The electoral progression of the League, Brothers of Italy and the Five Star Movement follow a specific logic, but likewise attest to the depth of Italian discontent. This has various explanations. Social, first of all, since unemployment remains high, inequalities of all sorts have increased and poverty has spread greatly. Political, in the second place, since Italy has been experiencing a profound political crisis for decades indicated in all surveys: The Italians’ dissatisfaction with their political leaders and more generally, the ensemble of the ruling class, the parties, parliament and the administration, is extremely high. And finally, cultural, in the sense that Italians are asking themselves who they are, now more than ever; what unites them in the face of globalization, the European Union and various migratory shocks. They are in search of an identity, aspiring to re-establish a state of “living together”, while being tempted by a withdrawal into individualism or the family, with opinion polls demonstrating their strong mistrust of foreigners, but also of strangers in general.

The electoral progression of the League, Brothers of Italy and the Five Star Movement follow a specific logic, but likewise attest to the depth of Italian discontent

Although an analysis of the election results is simple, future scenarios are unclear because no one party or coalition is in a position to exercise power alone, since they do not have the majority of seats in the Chamber of Deputies or the Senate. The parliamentary democracy and the President of the Republic, Sergio Mattarella, are thus being hard tested. Already the presidents of the two parliamentary chambers were elected on 24 March after an agreement between the Five Star Movement and the League, which imposed the decision on Forza Italia, thus demonstrating its dynamism: in the Senate, Maria Elisabetta Alberti Casellati, one of Silvio Berlusconi’s people, and in the Chamber of Deputies, Roberto Fico, embodying the leftist tendency of the Five Stars Movement and a priori faithful to its founding principles. For the Administration, all the combinations possible will be explored by Sergio Mattarella: a centre-right, centre-left alliance, an M5S-PD coalition, an M5S-centre-right union, an M5S-League coalition or a “minority” administration led by a figure who, for a limited time, would have a narrow parliamentary majority, with the possibility of quickly returning to a vote in case of failure.

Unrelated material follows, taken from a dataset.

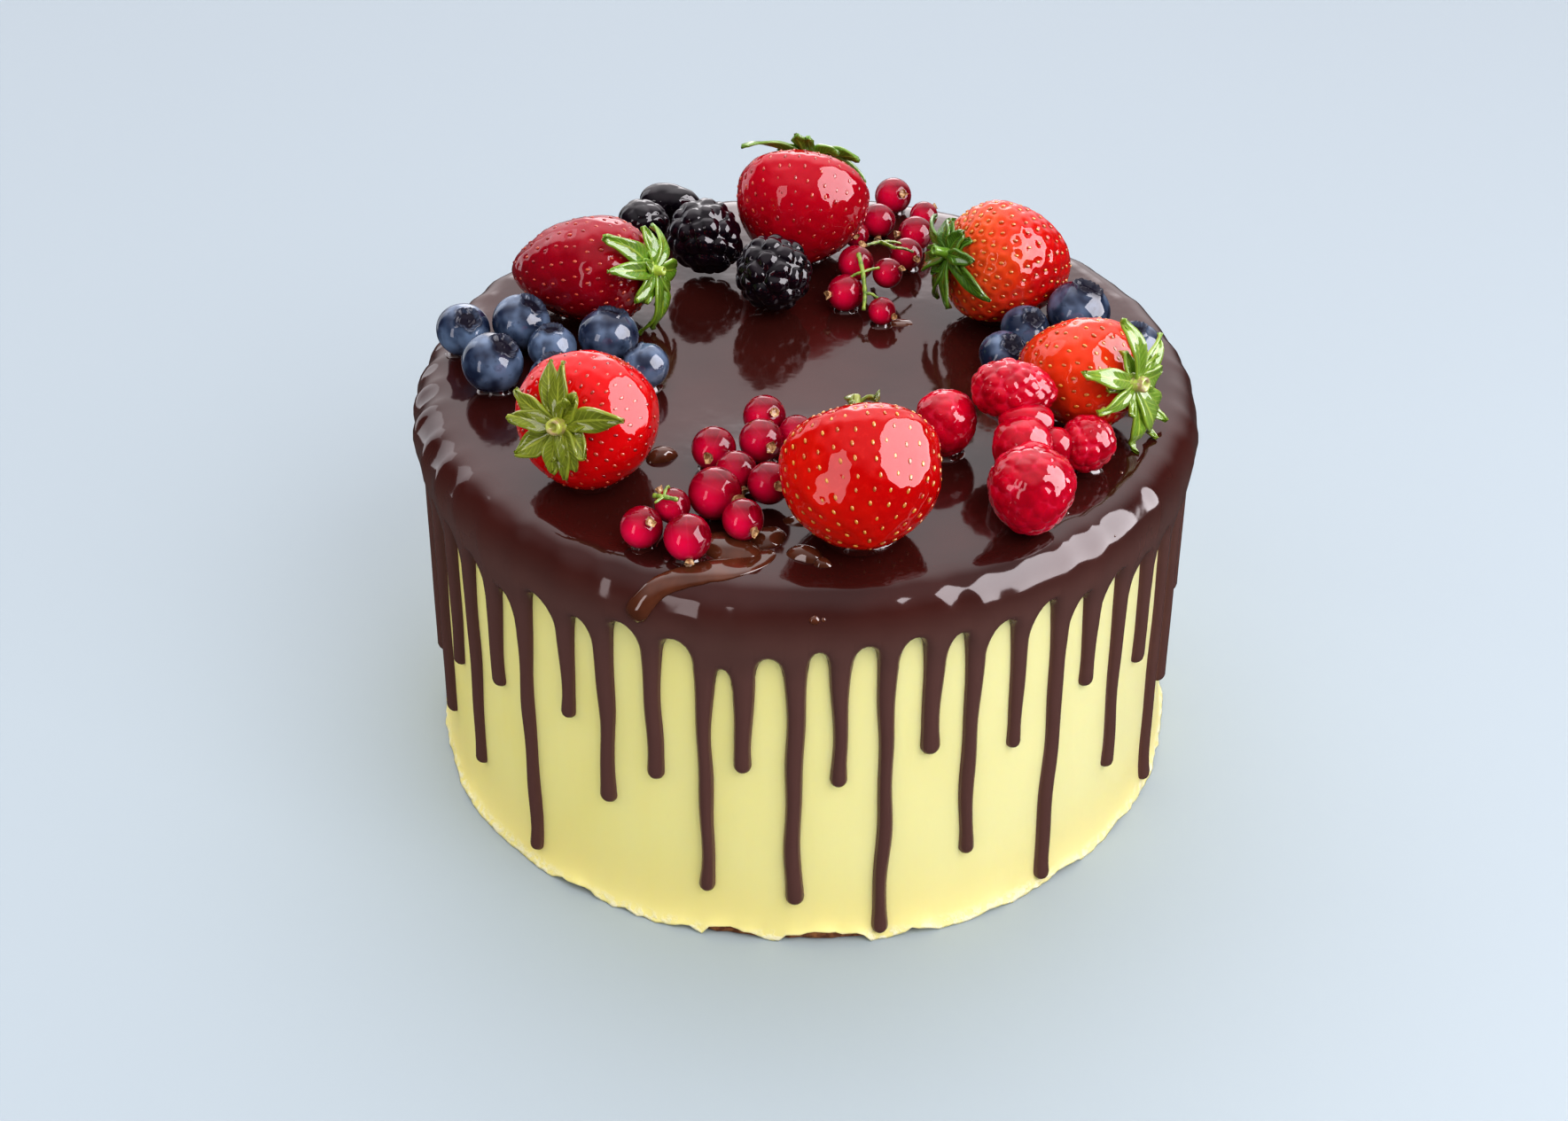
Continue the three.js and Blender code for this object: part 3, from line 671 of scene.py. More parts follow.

The formation of the executive is rendered all the more complicated by the fact that the parties’ interests and programmes are incompatible, if not completely opposed. The Five Star Movement, for instance, promised citizens’ basic income during its campaign and must now meet the expectations of a southern electorate that demands social protection and aid from the government, which is not at all what the electorate of the League –more liberal and mistrustful of the bureaucratic and administrative machine– expects.

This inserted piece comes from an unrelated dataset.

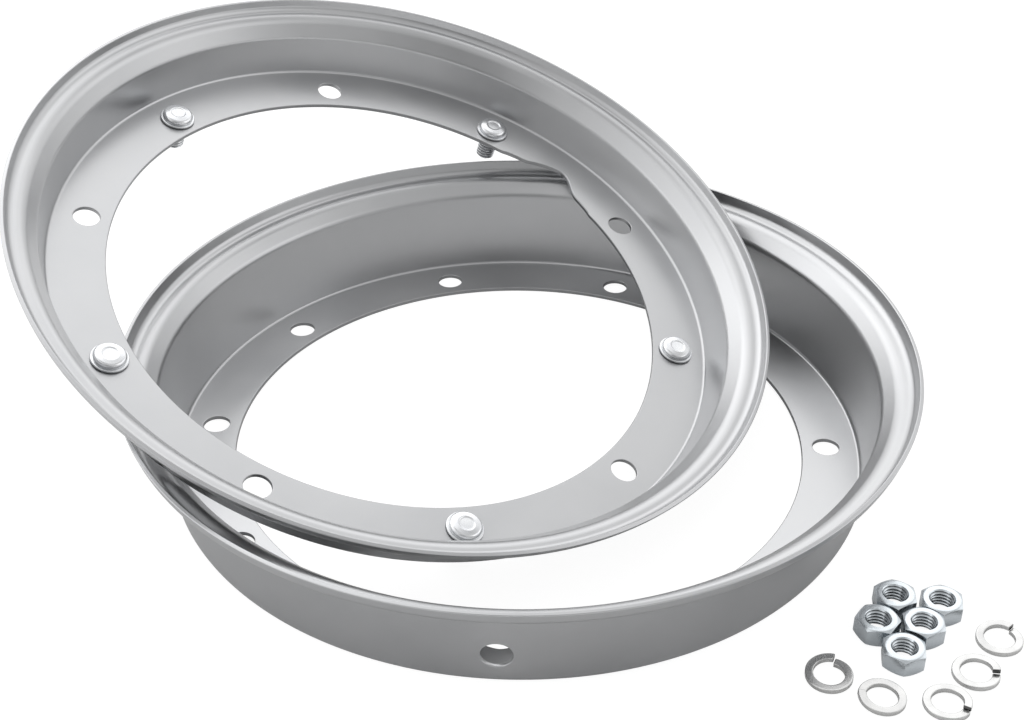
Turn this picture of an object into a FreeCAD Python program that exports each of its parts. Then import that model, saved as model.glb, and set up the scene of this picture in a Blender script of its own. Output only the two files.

The Italians are thus waiting, as are the Europeans. Especially since these elections have marked a further stage in the major trend that began a quarter of a century ago of disenchantment, discouragement, or even scepticism regarding the EU registered in all opinion polls, whether Italian or European-wide. Of all the Euro Zone, it is Italy that registers the lowest level of adherence to the single currency. How should we interpret such a change in attitude among Italians vis-à-vis Europe?

The Italians are thus waiting, as are the Europeans. Especially since these elections have marked a further stage in the major trend that began a quarter of a century ago of disenchantment, discouragement, or even scepticism regarding the EU

Indeed, Italy was a founding country of the European Community and was very Europhile for a long time, especially since it was a question of breaking with the warmongering nationalism of twenty years of fascism. Historically, at first, the strong Communist Party and the Socialist Party condemned the Common Market, denouncing an Atlanticist, anti-Soviet, capitalist and Christian Democratic Europe, which was in power in Italy and remained in power uninterruptedly until the beginning of the 1990s. The Socialists changed their position first in the 60s, followed by the Communists in the 70s, such that a broad, pro-European political consensus characterized Italy as of the 1970s, particularly since building the EU was then synonymous with growth, prosperity, protection and peace. Fissures began to appear as of the mid-90s, when the Maastricht criteria prevented governments from continuing to increase the deficit and public debt, which had allowed them to ensure o sort of social peace. And again, beginning in 2007-2008, with the financial and economic crisis that severely affected the peninsula and entailed austerity, rigor, recession, unemployment, increased inequality and the growth of poverty. Finally, in 2013 and over the course of the following years, over 660,000 migrants arrived under dramatic conditions on the coasts of Italy and the Italians, with good reason, felt abandoned by the other EU member states in their attempts to manage the situation. Mainly the League and the Brothers of Italy, but also, to a lesser extent, Forza Italia and the Five Star Movement, deliberately used the migrant question as a political resource, intentionally amalgamating three realities: that of immigrants established on the peninsula and regularized (over 5 million now, four times their number in 2001, which has overwhelmed Italy, unaccustomed to hosting so many foreigners); clandestine immigrants, who often live by their wits, are involved in trafficking of all sorts and practice delinquency; and finally, the inflow of migrants arriving under dramatic conditions after crossing the Mediterranean, over 600,000 of them in five years.

Will Italy continue to be a major protagonist in European construction and its hypothetical relaunch or will it prefer to stand aside? This is the great question that arises after these doubtless historic elections

It is now a matter of ascertaining what orientation the new executive will take, if the executive can even be formed after the parliamentary vote, knowing that one Italian out of two voted de facto for parties that ultimately mistrust and criticize the European Union, although they attenuated their attacks against it during the election campaign, especially the Five Star Movement, more so than the League. Will Italy continue to be a major protagonist in European construction and its hypothetical relaunch or will it prefer to stand aside? This is the great question that arises after these doubtless historic elections.

Notes

[1] Bodily hexis is a concept ultimately developed by the French sociologist Pierre Bordieu, which could be summed up more or less as referring to a person’s subconscious use of their body, i.e. body language, posture, bearing, accent when speaking, etc.  – Translator’s Note.